_Given request_
Among the entries below, find the line with "Continue the build123d", then quote it and each following line up to and including the line with "25.5), (0.1, 25.5)]", and nothing else.

#### Exercise materials ####

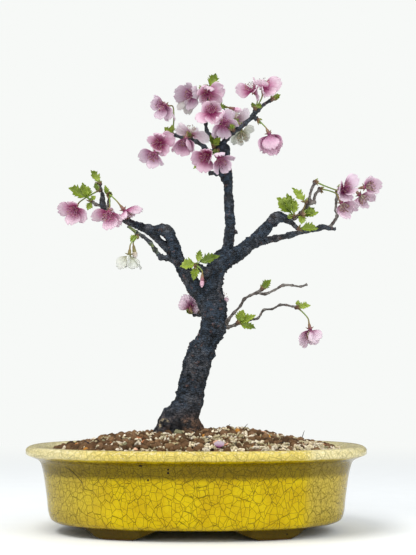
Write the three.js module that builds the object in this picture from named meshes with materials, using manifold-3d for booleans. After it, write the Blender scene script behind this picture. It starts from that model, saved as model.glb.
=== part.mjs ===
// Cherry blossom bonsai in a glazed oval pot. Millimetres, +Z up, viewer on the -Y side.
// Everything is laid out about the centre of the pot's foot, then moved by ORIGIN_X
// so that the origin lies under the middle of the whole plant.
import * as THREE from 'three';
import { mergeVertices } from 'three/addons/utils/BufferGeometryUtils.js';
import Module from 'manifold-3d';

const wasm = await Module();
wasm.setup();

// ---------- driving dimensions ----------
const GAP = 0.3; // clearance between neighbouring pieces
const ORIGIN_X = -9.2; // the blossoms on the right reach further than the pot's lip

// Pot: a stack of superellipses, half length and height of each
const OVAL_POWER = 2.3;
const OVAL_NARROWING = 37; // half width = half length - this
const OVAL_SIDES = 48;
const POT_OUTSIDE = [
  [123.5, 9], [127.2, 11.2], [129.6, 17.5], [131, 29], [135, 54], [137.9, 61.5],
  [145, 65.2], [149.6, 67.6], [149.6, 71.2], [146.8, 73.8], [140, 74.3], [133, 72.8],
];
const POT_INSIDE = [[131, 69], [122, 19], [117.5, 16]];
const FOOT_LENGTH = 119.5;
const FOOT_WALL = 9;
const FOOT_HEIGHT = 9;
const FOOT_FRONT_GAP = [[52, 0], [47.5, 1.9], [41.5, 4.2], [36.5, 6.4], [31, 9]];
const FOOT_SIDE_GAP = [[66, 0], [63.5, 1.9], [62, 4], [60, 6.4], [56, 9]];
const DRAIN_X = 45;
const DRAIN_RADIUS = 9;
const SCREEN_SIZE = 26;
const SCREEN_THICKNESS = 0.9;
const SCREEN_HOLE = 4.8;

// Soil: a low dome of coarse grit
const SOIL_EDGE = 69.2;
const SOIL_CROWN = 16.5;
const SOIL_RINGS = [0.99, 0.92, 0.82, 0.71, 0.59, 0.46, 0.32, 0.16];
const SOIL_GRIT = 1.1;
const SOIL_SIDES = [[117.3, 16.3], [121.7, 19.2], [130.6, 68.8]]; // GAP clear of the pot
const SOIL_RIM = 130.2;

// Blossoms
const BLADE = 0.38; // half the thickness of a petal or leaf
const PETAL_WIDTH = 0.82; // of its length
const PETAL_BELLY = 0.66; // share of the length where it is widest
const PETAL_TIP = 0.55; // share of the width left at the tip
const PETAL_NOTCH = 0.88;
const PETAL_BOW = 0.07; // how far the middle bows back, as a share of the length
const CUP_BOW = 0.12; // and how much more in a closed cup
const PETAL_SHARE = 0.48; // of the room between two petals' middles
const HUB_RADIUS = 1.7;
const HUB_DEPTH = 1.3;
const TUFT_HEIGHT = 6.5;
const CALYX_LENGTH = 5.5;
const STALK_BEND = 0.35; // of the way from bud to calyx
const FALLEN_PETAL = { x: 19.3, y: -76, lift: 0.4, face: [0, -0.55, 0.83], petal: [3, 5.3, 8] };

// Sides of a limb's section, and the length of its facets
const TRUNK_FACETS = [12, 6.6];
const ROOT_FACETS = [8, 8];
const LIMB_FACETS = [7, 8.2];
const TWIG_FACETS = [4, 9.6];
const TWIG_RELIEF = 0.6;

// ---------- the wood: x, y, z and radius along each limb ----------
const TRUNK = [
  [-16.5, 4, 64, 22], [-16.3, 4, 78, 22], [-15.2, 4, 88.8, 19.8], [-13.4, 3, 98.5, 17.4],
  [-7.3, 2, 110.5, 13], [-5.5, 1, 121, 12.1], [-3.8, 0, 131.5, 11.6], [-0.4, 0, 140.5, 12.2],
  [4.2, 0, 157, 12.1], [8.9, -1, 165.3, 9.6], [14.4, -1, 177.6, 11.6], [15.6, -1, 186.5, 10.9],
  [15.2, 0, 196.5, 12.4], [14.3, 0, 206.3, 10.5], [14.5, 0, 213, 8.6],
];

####
#### Exercise materials ####

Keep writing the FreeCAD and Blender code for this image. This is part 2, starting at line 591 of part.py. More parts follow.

####
#### Exercise materials ####

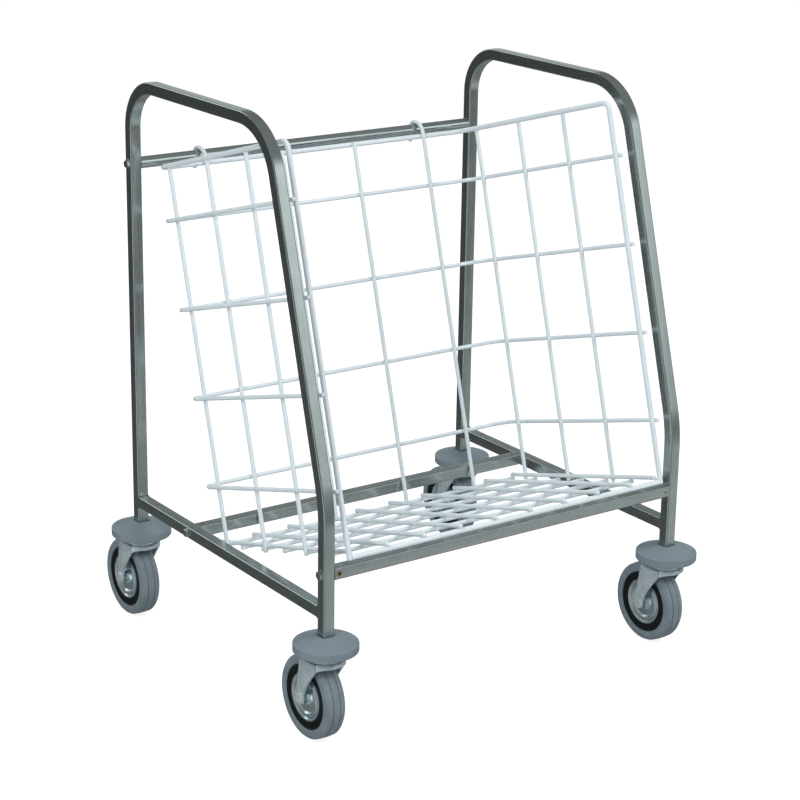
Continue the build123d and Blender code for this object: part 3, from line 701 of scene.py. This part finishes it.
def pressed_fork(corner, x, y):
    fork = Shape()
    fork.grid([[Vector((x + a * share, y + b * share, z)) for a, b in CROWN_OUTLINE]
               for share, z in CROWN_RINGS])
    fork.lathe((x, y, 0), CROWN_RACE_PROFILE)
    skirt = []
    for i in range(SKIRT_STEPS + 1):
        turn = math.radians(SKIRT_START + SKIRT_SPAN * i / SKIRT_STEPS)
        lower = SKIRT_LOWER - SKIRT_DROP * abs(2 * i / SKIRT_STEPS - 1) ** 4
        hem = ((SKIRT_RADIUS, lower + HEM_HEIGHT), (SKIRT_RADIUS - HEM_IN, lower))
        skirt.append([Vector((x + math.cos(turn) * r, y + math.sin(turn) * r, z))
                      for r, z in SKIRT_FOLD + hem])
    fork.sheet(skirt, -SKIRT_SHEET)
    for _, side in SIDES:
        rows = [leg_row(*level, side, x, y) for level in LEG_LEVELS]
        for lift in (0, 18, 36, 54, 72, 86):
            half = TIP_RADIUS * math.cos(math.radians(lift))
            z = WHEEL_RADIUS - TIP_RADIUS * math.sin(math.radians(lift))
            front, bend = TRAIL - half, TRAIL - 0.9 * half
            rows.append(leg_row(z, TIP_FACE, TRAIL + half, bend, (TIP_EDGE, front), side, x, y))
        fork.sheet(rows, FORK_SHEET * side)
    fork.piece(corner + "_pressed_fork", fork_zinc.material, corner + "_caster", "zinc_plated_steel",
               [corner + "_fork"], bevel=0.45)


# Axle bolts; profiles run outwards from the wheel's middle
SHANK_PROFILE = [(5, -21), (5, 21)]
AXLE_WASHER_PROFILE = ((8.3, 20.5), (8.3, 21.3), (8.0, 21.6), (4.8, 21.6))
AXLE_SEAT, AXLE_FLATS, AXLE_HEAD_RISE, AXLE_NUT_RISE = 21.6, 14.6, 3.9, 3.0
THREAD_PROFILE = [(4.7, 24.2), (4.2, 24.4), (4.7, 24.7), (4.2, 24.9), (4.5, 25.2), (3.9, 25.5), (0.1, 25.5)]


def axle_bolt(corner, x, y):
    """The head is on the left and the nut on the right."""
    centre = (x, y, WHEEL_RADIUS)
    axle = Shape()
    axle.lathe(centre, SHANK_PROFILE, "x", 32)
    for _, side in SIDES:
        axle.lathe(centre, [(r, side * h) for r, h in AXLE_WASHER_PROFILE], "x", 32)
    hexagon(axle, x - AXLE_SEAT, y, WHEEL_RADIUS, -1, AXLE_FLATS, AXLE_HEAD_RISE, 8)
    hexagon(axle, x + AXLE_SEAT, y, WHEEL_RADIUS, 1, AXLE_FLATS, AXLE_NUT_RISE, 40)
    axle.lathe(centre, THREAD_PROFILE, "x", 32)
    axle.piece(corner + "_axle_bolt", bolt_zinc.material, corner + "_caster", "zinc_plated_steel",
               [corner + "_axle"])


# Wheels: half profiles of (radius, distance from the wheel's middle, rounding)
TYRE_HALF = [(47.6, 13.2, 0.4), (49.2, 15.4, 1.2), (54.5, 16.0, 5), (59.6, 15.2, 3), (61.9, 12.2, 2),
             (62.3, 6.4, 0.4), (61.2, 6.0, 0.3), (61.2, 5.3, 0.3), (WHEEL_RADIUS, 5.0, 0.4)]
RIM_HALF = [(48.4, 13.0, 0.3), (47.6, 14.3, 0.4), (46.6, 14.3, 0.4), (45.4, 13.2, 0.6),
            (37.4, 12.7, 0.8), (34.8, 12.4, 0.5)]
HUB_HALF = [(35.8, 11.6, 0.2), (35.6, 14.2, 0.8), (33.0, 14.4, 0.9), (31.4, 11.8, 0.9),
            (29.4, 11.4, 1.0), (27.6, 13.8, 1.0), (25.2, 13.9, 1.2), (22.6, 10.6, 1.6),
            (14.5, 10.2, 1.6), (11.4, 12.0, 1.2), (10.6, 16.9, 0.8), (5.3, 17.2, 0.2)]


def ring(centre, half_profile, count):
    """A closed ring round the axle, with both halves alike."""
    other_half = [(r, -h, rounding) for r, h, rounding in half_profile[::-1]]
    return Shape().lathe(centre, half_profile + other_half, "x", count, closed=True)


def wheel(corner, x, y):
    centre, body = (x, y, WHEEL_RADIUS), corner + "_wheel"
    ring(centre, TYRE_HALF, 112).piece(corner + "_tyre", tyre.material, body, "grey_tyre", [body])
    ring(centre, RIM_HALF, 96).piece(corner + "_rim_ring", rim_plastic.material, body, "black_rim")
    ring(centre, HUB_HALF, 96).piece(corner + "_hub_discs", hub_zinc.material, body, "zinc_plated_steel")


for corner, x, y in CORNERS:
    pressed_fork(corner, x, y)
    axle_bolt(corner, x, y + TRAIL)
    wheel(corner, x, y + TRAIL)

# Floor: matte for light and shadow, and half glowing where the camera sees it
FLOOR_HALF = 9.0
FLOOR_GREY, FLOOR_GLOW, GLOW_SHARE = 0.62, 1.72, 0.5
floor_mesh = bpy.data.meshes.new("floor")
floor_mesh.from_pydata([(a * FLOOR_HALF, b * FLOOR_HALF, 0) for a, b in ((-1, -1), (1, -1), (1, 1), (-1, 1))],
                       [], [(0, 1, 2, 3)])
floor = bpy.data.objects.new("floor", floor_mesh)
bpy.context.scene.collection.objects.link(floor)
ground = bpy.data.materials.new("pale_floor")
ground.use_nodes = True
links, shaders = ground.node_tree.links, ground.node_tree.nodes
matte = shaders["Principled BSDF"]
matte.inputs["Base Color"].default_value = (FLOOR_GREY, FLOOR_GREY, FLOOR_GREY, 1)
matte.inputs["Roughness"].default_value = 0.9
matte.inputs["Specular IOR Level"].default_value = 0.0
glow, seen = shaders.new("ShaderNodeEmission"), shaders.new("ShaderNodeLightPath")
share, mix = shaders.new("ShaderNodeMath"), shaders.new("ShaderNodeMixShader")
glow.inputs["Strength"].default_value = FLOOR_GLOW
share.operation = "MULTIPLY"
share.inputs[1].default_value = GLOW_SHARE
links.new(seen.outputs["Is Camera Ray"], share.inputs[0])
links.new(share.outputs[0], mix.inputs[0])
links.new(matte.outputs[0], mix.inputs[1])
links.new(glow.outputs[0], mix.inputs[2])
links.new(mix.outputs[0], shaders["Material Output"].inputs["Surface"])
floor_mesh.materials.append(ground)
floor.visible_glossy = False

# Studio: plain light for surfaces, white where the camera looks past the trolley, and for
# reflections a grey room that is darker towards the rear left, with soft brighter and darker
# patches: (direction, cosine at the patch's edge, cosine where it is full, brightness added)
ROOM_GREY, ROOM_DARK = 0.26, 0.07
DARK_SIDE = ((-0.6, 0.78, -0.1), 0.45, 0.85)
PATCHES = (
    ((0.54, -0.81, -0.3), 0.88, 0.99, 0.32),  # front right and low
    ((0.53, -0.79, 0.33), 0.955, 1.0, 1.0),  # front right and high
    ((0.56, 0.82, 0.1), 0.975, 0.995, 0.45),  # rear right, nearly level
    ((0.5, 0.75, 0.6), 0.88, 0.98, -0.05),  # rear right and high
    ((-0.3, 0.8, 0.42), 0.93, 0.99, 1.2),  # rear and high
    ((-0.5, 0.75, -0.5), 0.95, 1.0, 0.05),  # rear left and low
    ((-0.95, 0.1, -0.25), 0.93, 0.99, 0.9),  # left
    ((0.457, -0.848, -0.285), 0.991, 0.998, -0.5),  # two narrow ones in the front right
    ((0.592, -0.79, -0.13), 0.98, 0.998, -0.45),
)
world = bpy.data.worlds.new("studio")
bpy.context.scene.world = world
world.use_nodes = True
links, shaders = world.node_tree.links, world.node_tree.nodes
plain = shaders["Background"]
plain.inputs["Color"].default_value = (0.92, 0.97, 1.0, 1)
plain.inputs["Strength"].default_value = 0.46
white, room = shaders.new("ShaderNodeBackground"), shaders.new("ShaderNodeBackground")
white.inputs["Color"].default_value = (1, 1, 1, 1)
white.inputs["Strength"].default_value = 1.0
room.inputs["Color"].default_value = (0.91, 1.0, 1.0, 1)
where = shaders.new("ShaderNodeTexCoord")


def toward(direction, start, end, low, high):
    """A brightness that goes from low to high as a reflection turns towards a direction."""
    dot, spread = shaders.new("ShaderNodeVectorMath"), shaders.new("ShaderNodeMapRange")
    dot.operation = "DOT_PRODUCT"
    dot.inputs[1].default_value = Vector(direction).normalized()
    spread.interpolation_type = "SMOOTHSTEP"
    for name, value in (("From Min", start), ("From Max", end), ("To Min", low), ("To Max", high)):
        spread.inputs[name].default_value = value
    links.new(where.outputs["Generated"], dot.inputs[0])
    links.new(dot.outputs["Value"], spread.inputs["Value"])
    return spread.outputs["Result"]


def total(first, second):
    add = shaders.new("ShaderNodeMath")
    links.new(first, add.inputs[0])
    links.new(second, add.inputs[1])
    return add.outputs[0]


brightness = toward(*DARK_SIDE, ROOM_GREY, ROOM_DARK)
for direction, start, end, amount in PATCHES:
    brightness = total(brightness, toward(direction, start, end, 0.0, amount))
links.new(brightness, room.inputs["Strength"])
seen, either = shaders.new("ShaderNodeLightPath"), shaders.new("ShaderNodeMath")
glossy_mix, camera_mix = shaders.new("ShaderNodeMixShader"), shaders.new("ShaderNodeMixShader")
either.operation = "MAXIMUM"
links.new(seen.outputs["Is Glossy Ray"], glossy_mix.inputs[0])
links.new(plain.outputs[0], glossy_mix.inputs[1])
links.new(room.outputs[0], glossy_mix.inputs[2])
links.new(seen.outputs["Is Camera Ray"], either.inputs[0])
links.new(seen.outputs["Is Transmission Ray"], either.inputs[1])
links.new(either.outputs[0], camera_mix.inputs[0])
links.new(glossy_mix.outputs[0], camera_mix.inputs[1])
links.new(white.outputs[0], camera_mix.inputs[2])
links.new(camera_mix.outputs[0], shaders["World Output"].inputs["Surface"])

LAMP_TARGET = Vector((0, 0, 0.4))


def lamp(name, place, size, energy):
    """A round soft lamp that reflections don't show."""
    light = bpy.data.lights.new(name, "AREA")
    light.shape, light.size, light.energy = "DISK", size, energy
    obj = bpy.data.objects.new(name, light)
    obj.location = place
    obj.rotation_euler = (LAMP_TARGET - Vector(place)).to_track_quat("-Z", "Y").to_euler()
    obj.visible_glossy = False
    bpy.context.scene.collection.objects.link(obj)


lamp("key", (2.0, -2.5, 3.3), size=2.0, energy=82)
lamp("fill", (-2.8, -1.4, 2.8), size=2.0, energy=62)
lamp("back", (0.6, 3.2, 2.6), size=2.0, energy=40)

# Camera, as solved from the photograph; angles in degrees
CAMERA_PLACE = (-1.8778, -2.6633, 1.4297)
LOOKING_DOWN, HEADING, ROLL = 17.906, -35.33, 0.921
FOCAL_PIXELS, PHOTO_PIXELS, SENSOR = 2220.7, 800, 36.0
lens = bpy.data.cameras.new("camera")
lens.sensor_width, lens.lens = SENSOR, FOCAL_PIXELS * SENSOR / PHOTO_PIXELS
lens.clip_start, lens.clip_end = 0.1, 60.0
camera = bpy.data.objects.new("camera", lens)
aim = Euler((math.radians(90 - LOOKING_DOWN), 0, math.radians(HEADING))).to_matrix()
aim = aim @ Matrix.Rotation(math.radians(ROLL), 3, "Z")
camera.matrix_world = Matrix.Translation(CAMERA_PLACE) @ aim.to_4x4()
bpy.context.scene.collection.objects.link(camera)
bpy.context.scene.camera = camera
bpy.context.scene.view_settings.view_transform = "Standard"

####

_Exercise response_
Continue the build123d and Blender code for this object: part 3, from line 701 of scene.py. This part finishes it.
def pressed_fork(corner, x, y):
    fork = Shape()
    fork.grid([[Vector((x + a * share, y + b * share, z)) for a, b in CROWN_OUTLINE]
               for share, z in CROWN_RINGS])
    fork.lathe((x, y, 0), CROWN_RACE_PROFILE)
    skirt = []
    for i in range(SKIRT_STEPS + 1):
        turn = math.radians(SKIRT_START + SKIRT_SPAN * i / SKIRT_STEPS)
        lower = SKIRT_LOWER - SKIRT_DROP * abs(2 * i / SKIRT_STEPS - 1) ** 4
        hem = ((SKIRT_RADIUS, lower + HEM_HEIGHT), (SKIRT_RADIUS - HEM_IN, lower))
        skirt.append([Vector((x + math.cos(turn) * r, y + math.sin(turn) * r, z))
                      for r, z in SKIRT_FOLD + hem])
    fork.sheet(skirt, -SKIRT_SHEET)
    for _, side in SIDES:
        rows = [leg_row(*level, side, x, y) for level in LEG_LEVELS]
        for lift in (0, 18, 36, 54, 72, 86):
            half = TIP_RADIUS * math.cos(math.radians(lift))
            z = WHEEL_RADIUS - TIP_RADIUS * math.sin(math.radians(lift))
            front, bend = TRAIL - half, TRAIL - 0.9 * half
            rows.append(leg_row(z, TIP_FACE, TRAIL + half, bend, (TIP_EDGE, front), side, x, y))
        fork.sheet(rows, FORK_SHEET * side)
    fork.piece(corner + "_pressed_fork", fork_zinc.material, corner + "_caster", "zinc_plated_steel",
               [corner + "_fork"], bevel=0.45)


# Axle bolts; profiles run outwards from the wheel's middle
SHANK_PROFILE = [(5, -21), (5, 21)]
AXLE_WASHER_PROFILE = ((8.3, 20.5), (8.3, 21.3), (8.0, 21.6), (4.8, 21.6))
AXLE_SEAT, AXLE_FLATS, AXLE_HEAD_RISE, AXLE_NUT_RISE = 21.6, 14.6, 3.9, 3.0
THREAD_PROFILE = [(4.7, 24.2), (4.2, 24.4), (4.7, 24.7), (4.2, 24.9), (4.5, 25.2), (3.9, 25.5), (0.1, 25.5)]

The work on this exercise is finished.